This might sound antithetical to what you think frugality means, but I assure you, it is not.
We all have something to offer. Some of us have money to spare. Some of us have time.
One thing that there is an infinite supply of is kindness. Some people (maybe those who work in an airport, or those who are asking for change on the street) never hear kind words. Kindness costs nothing, and can pay off in spades.
How Generosity Recently Saved me $400
I live in a basement apartment. I’m friendly with the people that live above me. The other day, I took a book and my phone out to the back garden, looking for a warm place to sit and read. My landlord had the same idea, so we sat and chatted for a bit. She knows I’m buying a condo, and she has a background in mortgage, so she’s given me a bit of advice. After a few pleasantries were exchanged, we both sat quietly reading our books.
Then, she got up and went inside.
I thought she was going to be inside for a long time, so I took my phone out and called my parents. I had recently discovered the cost of washers and dryers (yet another thing renters do not ever worry about!) and was joking with my parents… “did you know that washing machines are really expensive?” Their answer, of course, was yes. They were amused at my utter lack of knowledge in all aspects of owning a home.
My dad offered some great advice. “Call your uncle, who works at Maytag. He’ll be thrilled to give you some guidance, and he’ll be happy you asked.”
We got off the phone. My landlord had returned during the conversation, and after we hung up, she said, “I couldn’t help but overhear you. We get a contractor’s discount since we own several rental units in Portland, do you want me to help?”
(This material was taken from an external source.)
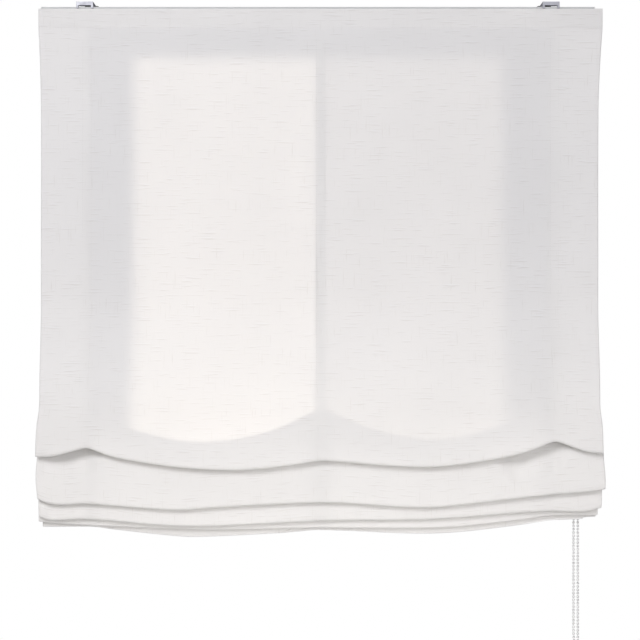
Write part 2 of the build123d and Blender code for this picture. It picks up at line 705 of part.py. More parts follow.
def make_rings(levels):
    """Cord rings at one or more heights on each of the three tapes."""
    with BuildPart() as rings:
        for x, heights in zip(TAPE_X, levels):
            for height in heights:
                with BuildSketch(Plane.XY.offset(height - RING_THICKNESS / 2)):
                    with Locations((x, CORD_Y)):
                        RegularPolygon(RING_RADIUS, SMALL_SIDES)
                        RegularPolygon(RING_HOLE_RADIUS, SMALL_SIDES, mode=Mode.SUBTRACT)
        extrude(amount=RING_THICKNESS)
    return rings.part


def make_cord_locks(heights):
    """Toggles that hold each cord's end under its lowest ring."""
    with BuildPart() as locks:
        for x, height in zip(TAPE_X, heights):
            with BuildSketch(Plane.XY.offset(height)):
                with Locations((x, CORD_Y)):
                    RegularPolygon(LOCK_RADIUS, SMALL_SIDES)
                    RegularPolygon(CORD_DIAMETER / 2 + RUNNING, SMALL_SIDES, major_radius=False, mode=Mode.SUBTRACT)
            extrude(amount=-LOCK_HEIGHT)
    return locks.part


def make_weight():
    """Bendable weight cord that lies in the bottom hem and follows its sag."""
    seat = BEND_Y + HEM_DEPTH / 2
    lift = CLOTH / 2 + WEIGHT_RADIUS + 2 * SEAT
    margin = HEM_DEPTH + WAIST_RIGHT
    stations = cloth_stations()
    ends = [stations[0] + margin, *stations[1:-1], stations[-1] - margin]
    with BuildPart() as weight:
        sections = []
        for x in ends:
            with BuildSketch(Plane.YZ.offset(x)) as section:
                with Locations((seat, level(x, HEM_LEVEL) + lift)):
                    RegularPolygon(WEIGHT_RADIUS, BEAD_SIDES)
            sections.append(section.sketch)
        loft(sections, ruled=True)
    return weight.part


def tape_band(back, thickness, overlap):
    """Flat band of hook or loop tape behind the top hem."""
    length = RAIL_LENGTH - 4 * CAP_RIM - HALF_DEPTH
    centre = (CLOTH_TOP + SHEET_TOP) / 2
    with BuildPart() as band:
        with BuildSketch(Plane.XZ.offset(-back)):
            with Locations((0, centre)):
                Rectangle(length, HOOK_WIDTH + overlap)
        extrude(amount=thickness)
    return band.part


os.makedirs("parts", exist_ok=True)

save(make_rail(), "headrail")
for side, word in ((-1, "left"), (1, "right")):
    save(make_end_cap(side), f"end_cap_{word}")
    save(make_bracket(side * BRACKET_X), f"bracket_{word}")
    save(make_lever(side * BRACKET_X, -side), f"lock_lever_{word}")
    save(make_rivet(side * BRACKET_X), f"lever_rivet_{word}")

save(make_drive_housing(), "drive_housing")
save(make_drive_cover(), "drive_cover")
save(make_chain_wheel(), "chain_wheel")
save(make_shaft(), "drive_shaft")
chain = chain_route()
save(make_bead_chain(chain), "bead_chain")
save(make_chain_connector(chain), "chain_connector")

last_bends = [height - RING_PITCH * (len(FOLD_FRONT) - 1) - LAST_RING_DROP for height in RING_LEVEL[:3]]
for x, word, last_bend in zip(TAPE_X, ("left", "middle", "right"), last_bends):
    lock_top = last_bend - RING_PITCH / 2 - RING_THICKNESS
    save(make_spool(x), f"cord_spool_{word}")
    save(make_cradle(x), f"spool_cradle_{word}")
    save(
        ring_solid(x - WINDING_LENGTH / 2, WINDING_LENGTH, DRUM_RADIUS + CORD_DIAMETER, DRUM_RADIUS + RUNNING),
        f"cord_winding_{word}",
    )
    save(make_lift_cord(x, lock_top - LOCK_HEIGHT), f"lift_cord_{word}")
    save(make_lift_tape(x), f"lift_tape_{word}")

save(tape_band(-HALF_DEPTH, HOOK_TAPE, 0), "hook_tape")
save(tape_band(HOOK_FACE, HOOK_TAPE, CLOTH), "loop_tape")
save(make_fabric(), "fabric")
save(make_weight(), "hem_weight")
gathered = [
    [height - RING_PITCH * ring for ring in range(len(FOLD_FRONT) - 1)] + [last_bend - RING_PITCH / 2]
    for height, last_bend in zip(RING_LEVEL[:3], last_bends)
]
save(make_rings(gathered), "gathered_rings")
save(make_rings([[MIDDLE_RING_LEVEL]] * len(TAPE_X)), "middle_rings")
save(make_rings([[UPPER_RING_LEVEL]] * len(TAPE_X)), "upper_rings")
save(make_cord_locks([last_bend - RING_PITCH / 2 - RING_THICKNESS / 2 - SEAT for last_bend in last_bends]), "cord_locks")
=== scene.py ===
"""Relaxed roman blind: the cloth, its folds and fittings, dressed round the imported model."""

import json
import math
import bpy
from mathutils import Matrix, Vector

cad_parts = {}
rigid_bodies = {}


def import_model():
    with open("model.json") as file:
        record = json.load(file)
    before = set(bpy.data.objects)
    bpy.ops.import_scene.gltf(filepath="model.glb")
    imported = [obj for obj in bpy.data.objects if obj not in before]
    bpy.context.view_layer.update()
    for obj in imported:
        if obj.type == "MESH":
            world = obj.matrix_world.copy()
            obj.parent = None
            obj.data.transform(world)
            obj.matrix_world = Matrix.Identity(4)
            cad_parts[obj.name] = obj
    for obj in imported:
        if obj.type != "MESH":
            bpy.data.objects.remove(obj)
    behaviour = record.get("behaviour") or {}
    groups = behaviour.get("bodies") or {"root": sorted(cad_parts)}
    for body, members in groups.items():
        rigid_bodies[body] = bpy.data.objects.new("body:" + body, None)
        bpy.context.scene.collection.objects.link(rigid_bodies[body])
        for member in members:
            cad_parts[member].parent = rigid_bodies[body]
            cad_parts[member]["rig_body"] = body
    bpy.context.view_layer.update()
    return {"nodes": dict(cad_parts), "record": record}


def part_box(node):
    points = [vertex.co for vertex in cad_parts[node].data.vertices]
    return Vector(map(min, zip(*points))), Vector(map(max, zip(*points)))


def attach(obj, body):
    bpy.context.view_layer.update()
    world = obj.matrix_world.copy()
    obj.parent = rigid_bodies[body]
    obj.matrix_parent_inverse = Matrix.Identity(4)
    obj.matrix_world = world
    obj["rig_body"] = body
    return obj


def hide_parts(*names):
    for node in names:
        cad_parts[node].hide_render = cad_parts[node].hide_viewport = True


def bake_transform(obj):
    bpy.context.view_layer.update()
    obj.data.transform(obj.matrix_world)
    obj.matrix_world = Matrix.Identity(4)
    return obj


bl_info = {
    "name": "Roman Blind",
    "version": (1, 0, 0),
    "blender": (4, 5, 0),
    "location": "3D View > Sidebar > Blind",
    "description": "Builds a relaxed roman blind of slubbed linen with its headrail and bead chain",
    "category": "Object",
}

import bmesh
import bpy
from mathutils import Matrix, Vector

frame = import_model()

RAIL_BODY = "headrail"
STACK_BODY = "stack"
TAPE_WORDS = ("left", "middle", "right")


def middle_of(name, axis):
    """Middle of a CAD node's box along one axis."""
    return sum(getattr(corner, axis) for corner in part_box(name)) / 2


# Places that the pieces share, in metres, with y towards the wall
CLOTH_TOP_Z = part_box("fabric")[1].z
SEAM_Z = CLOTH_TOP_Z - 0.0352
SHEET_Y = -0.0178
HEM_PLY_Y = -0.0170
BEND_Y = -0.0176
CORD_Y = middle_of("lift_cord_middle", "y")
TAPES = [middle_of(f"lift_tape_{word}", "x") for word in TAPE_WORDS]
MIDDLE_RING_Z = middle_of("middle_rings", "z")
UPPER_RING_Z = middle_of("upper_rings", "z")
RING_Z = (-0.718, -0.722, -0.709)
RING_STEP = 0.010

# Depths of the folds' legs, and how the legs lie over each other at their bends
FOLD_FRONT = (-0.0700, -0.0530, -0.0390, -0.0270)
FOLD_BACK = (-0.0600, -0.0435, -0.0305, -0.0215)
LEG_PITCH = 0.0026
BEND_DROP = 0.014
LAST_BEND_DROP = 0.012
LAST_RING_DROP = 3 * RING_STEP + LAST_BEND_DROP + RING_STEP / 2
FOLD_ROUND = 1.3

# Height over which a leg comes in to its bend, and what a hollow adds to it
BACK_REACH, BACK_REACH_IN_HOLLOW = 0.034, 0.070
FRONT_REACH, FRONT_REACH_IN_HOLLOW = 0.030, 0.072
SHORTEST_REACH = 0.006

# Heights where the sheet starts to lean out to the first fold, and where it gets there
LEAN_Z = MIDDLE_RING_Z - 0.006
BELLY_Z = -0.722

# Rows of stitches through the top hem, as (height, half the height that each one draws in)
STITCH_ROWS = ((CLOTH_TOP_Z - 0.0065, 0.0013), (SEAM_Z + 0.0020, 0.0014))
STITCH_DIP = 0.0004

# Counts of the cloth's rows and columns
HANGING_ROWS = 24
LEAN_ROWS = 10
COLUMNS = 64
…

Did I ever! So, she made a phone call, and told me that there were two units that were on sale and fit my requirements (thank goodness, because too many options would result in a paralasis of choice). One was a Frigidaire, and one was GE.
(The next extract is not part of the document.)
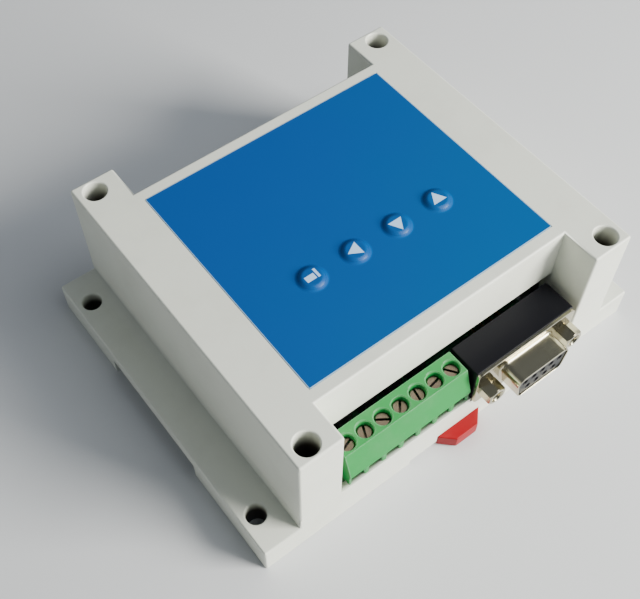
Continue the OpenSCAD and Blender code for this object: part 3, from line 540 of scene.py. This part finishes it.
def rim(radius, top, centre, width=0.4, steps=48):
    """A cutter that rounds the rim of a hole in a level face at height top."""
    arc = [math.radians(30 * i) for i in range(4)]
    flare = [(radius + width - width * math.cos(a), top - width + width * math.sin(a)) for a in arc]
    profile = [(0, top - width)] + flare + [(radius + width, top + 1), (0, top + 1)]
    return solid(lathe(profile, (*centre, 0), steps))


def mirrored_spots(x, y):
    """The four points that mirror one point in X and Y."""
    return [(-x, -y), (-x, y), (x, -y), (x, y)]


# %% [markdown]
# ## The case
# The case is an ivory box in two halves. Two raised bars hold the deck between them, and the base carries the
# ears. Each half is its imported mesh, rounded by a hull, with the rims of the deep screw wells and of the ear
# holes eased. A hairline chamfer where the halves meet leaves the fine parting line that every such case
# shows.

# %% Sizes of the case
part_z = cover_low.z
bar_width = 11.6
recess = 10
wall = 2.2
tongue_room = 0.4
hair = 0.002
bar_in = half_x - bar_width
deck_y = half_y - recess
edge_radius = 0.6
print("case:", round(2 * half_x, 2), "by", round(2 * half_y, 2), "by", round(top_z, 2), "mm")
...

We had a long, somewhat ridiculous conversation about which side the hinges should go on (where I recently rediscovered my inability to know intuitively my lefts and rights) and she gave me some price quotes. They were $200+ cheaper than the list price, and they included free delivery. They were also $400-500 cheaper than the big box store where I probably would have gone without any of this guidance.
So I called my uncle. My dad was right, he was thrilled. He also was extremely knowledgable. Turns out, GE has both a higher price and an inferior product. They break more often, and they are more expensive to repair than Frigidaire. He also recommended a dryer with electric heat, because there is less risk of venting natural gas right into the environment if you use electric heat.
That made the decision easy.
Understanding the Remarkable Power of Generosity
Why was my landlord so generous? I never would have thought to ask her to help me out. But she did. We aren’t friends. In all honesty, our relationship is money-related. But I live in her basement. The living quarters are fairly intimate. I have to go through her back door to get to my place. In a landlord-renter relationship, one person quite clearly has more of the power than the other.
But just because I couldn’t be generous with my money (and paying rent on time every month does not count as generosity!) doesn’t mean I wasn’t generous in other ways. I bring treats from my kitchen. I included her in “Kathleen’s Homemade Christmas” this year. I even watch her dog when she’s out of town, and unlike my other petsitting roles, this one has largely gone unpaid.
That’s the point, though, friends. If you give without expecting anything in return, or you are generous without keeping score, someday something wonderful will happen, and you’ll get a washer and dryer in less time than you would have taken going around to all the stores and stressing out about spending that kind of money.
Be kind, be generous, and do not expect anything in return. You’ll be surprised at what comes about anyway. That’s the power of generosity.